I turn and face the wind. A cloud rushes toward me like a monstrous white beast. My heart pounds. The cloud looks so solid as it flies toward me that I am tempted to duck. But I stand firm and the monster dissipates into a wave of thick fog that surrounds me. I feel victorious. I have hiked into the clouds and faced them without flinching! It’s a memory I will hold onto forever!
I could have stayed up on that peak indefinitely. Except that I was getting hungry and the 3.8 miles of the Greenleaf Trail seperated me and dinner.

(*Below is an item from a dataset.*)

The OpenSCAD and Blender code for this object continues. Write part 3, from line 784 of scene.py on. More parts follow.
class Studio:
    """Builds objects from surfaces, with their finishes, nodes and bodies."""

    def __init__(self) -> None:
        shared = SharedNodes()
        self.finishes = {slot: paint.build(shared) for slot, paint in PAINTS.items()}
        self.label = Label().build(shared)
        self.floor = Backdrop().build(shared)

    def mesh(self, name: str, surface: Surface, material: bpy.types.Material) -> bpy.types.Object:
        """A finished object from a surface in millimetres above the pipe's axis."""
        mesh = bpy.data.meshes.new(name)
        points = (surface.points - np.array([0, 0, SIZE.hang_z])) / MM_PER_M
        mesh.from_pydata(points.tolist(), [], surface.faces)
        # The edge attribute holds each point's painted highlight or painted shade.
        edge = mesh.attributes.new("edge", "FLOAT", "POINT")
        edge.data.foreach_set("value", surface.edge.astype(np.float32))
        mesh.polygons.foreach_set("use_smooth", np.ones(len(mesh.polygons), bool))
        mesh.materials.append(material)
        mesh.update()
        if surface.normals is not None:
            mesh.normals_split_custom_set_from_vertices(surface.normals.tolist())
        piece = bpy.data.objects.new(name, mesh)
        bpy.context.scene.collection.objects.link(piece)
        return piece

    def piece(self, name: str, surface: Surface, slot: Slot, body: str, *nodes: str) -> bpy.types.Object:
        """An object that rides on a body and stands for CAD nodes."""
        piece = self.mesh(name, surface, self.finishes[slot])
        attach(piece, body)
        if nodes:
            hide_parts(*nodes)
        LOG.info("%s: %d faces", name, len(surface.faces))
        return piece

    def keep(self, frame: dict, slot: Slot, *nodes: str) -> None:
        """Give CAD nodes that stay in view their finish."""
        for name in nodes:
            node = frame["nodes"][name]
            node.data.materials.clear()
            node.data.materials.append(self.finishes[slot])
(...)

The Greenleaf Trail starts out very steep—like hold onto trees and slide on your butt steep. This steepness slowed me down quite a bit. Of course, it didn’t slow the billy goat down. Where I slid, he jumped. The trail finally eased up some and opened out onto a ledge. The warmth of the sun felt good and I took my time, enjoying the views and letting the sun chase away the last of the mountaintop chill.
And then the trail veered back into the trees and resumed its steepness.

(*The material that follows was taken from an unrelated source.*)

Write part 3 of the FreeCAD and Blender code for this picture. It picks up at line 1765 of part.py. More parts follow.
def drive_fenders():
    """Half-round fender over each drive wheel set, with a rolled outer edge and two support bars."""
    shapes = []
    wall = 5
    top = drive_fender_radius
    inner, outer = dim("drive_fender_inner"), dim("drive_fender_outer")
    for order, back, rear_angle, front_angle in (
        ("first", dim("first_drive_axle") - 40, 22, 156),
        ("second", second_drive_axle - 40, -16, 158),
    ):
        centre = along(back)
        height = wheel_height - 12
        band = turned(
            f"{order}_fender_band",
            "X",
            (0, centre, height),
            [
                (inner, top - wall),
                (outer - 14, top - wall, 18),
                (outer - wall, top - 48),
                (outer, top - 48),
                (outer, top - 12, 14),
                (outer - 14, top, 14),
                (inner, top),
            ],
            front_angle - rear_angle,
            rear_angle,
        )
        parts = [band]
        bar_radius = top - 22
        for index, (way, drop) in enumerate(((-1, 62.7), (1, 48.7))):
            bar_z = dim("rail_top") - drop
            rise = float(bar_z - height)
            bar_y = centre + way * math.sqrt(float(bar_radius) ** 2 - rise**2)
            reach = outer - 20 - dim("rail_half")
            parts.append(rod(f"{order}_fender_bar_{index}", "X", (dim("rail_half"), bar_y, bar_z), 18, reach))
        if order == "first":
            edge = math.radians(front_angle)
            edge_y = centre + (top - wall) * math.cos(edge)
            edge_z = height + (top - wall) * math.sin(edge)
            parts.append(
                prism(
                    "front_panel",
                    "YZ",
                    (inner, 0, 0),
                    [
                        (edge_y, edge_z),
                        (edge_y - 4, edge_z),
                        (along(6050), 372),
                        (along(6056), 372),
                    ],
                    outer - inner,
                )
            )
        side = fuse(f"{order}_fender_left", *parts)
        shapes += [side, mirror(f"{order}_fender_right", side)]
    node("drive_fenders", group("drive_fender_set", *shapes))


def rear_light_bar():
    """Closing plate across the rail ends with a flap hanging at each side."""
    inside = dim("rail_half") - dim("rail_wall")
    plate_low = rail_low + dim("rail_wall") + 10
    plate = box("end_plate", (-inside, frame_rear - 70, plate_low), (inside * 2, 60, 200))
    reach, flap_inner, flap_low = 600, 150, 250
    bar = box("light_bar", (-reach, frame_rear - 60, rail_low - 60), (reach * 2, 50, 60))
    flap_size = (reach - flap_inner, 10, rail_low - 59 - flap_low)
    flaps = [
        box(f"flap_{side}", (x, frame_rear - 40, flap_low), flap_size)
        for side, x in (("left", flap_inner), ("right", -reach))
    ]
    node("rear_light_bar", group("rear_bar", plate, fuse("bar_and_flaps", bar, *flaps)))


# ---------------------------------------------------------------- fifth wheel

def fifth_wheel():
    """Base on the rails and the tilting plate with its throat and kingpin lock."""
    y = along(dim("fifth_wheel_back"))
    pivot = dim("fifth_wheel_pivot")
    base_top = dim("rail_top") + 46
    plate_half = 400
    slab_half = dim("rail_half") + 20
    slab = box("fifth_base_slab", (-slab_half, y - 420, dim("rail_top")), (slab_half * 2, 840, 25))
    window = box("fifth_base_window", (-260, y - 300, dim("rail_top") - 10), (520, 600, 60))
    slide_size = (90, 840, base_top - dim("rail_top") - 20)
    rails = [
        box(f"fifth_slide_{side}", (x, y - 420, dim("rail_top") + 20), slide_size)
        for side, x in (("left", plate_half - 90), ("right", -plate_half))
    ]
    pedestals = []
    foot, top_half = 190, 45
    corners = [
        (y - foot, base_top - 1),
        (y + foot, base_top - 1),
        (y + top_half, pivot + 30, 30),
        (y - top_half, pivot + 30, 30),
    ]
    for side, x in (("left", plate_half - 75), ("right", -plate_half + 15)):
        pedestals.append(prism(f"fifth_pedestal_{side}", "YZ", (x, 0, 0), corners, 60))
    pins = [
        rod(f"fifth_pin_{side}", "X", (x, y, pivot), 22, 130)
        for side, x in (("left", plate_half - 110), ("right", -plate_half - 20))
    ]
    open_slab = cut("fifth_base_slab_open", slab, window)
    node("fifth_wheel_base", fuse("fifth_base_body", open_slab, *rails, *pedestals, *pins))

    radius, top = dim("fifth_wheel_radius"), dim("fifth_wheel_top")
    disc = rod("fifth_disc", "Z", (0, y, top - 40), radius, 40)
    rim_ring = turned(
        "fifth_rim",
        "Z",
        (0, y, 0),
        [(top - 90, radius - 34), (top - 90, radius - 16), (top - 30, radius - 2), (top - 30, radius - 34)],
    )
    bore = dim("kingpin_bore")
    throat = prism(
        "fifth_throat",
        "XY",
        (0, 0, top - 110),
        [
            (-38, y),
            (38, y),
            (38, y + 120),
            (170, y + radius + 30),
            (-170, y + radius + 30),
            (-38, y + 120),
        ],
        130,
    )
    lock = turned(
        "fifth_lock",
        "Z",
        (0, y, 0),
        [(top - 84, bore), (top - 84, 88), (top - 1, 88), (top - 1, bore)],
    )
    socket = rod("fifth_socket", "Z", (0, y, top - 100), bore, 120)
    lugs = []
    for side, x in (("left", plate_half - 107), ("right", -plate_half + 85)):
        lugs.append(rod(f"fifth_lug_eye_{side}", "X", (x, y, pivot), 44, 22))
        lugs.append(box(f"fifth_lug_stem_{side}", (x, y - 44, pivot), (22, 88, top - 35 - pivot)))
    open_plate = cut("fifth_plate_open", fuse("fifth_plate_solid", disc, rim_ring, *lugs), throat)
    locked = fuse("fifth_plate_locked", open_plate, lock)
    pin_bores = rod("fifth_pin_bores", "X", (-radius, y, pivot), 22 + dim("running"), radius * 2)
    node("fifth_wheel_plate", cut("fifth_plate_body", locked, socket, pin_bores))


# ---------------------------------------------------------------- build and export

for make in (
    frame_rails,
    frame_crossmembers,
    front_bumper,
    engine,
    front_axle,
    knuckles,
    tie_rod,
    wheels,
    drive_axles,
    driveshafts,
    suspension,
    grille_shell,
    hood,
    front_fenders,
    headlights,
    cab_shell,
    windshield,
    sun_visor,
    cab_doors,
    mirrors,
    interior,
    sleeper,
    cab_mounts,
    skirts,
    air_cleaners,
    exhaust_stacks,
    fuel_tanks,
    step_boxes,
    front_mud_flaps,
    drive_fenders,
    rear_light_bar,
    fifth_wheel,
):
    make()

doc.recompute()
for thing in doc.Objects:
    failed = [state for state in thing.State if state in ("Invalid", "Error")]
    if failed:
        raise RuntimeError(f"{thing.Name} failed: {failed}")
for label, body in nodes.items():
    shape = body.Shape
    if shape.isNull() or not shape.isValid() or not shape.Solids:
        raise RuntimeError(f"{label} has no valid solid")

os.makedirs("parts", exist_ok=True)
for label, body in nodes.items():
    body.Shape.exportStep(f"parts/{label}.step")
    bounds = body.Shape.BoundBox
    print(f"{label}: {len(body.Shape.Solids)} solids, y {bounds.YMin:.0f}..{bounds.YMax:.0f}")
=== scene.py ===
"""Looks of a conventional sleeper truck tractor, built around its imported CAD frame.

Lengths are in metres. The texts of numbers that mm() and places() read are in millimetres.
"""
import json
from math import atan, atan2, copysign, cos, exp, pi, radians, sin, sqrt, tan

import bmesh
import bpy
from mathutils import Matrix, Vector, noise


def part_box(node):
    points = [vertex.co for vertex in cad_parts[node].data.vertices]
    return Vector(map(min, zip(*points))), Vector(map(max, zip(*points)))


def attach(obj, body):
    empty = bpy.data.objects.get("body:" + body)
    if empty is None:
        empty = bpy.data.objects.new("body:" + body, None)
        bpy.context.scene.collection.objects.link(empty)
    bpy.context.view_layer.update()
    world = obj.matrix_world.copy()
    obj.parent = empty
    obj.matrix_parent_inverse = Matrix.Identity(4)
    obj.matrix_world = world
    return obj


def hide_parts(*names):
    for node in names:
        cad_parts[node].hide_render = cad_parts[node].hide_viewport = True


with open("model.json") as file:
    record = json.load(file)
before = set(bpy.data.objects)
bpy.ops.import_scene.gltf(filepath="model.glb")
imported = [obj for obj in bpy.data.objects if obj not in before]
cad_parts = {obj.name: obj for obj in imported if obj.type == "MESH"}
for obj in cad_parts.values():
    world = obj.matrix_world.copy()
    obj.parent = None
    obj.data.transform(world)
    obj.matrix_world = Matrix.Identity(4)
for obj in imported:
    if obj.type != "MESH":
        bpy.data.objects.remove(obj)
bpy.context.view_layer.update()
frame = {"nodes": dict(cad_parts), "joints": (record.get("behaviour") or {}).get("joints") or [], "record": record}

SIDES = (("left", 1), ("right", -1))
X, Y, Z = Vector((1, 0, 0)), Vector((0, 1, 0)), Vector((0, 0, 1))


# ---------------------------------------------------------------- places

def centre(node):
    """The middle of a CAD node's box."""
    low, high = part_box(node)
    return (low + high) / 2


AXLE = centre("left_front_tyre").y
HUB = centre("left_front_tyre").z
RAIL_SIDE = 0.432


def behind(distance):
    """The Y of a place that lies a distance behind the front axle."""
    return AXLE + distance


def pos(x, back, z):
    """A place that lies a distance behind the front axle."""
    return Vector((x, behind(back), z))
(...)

About a mile down, we reached the Greenleaf Hut. It’s a lot more than a hut. You can hang out with other hikers in a large open room (I didn’t get to do this, because there are no dogs allowed inside). There are indoor restrooms with cold, but running water, a few co-ed rooms with bunkbeds and I’ve since read that you can get a hot meal there at specified times. I could have purchased water or a few souvenir like items, if I hadn’t left my wallet in the car. The Greenleaf Hut has officially been added to my list of things I want to do. I think it would be fun to stay for a few days so that I could hike and really explore Franconia Notch.
Knowing I had a 2 ½ hour drive ahead of me after we returned to the trailhead, I didn’t linger here. I’ll admit it. My legs were getting tired. Not so tired that I didn’t enjoy the 2.7 mile remaining miles, but tired enough that when I once again heard the sound of traffic, joy filled my heart and sent a final surge of energy to my legs.
The parking lot was a beautiful sight! I tossed my pack into the back seat, my little yorkie hopped in beside it and immediately curled up into a ball, and I flopped into the driver’s seat, every muscle in my body cheering in relief. We did it!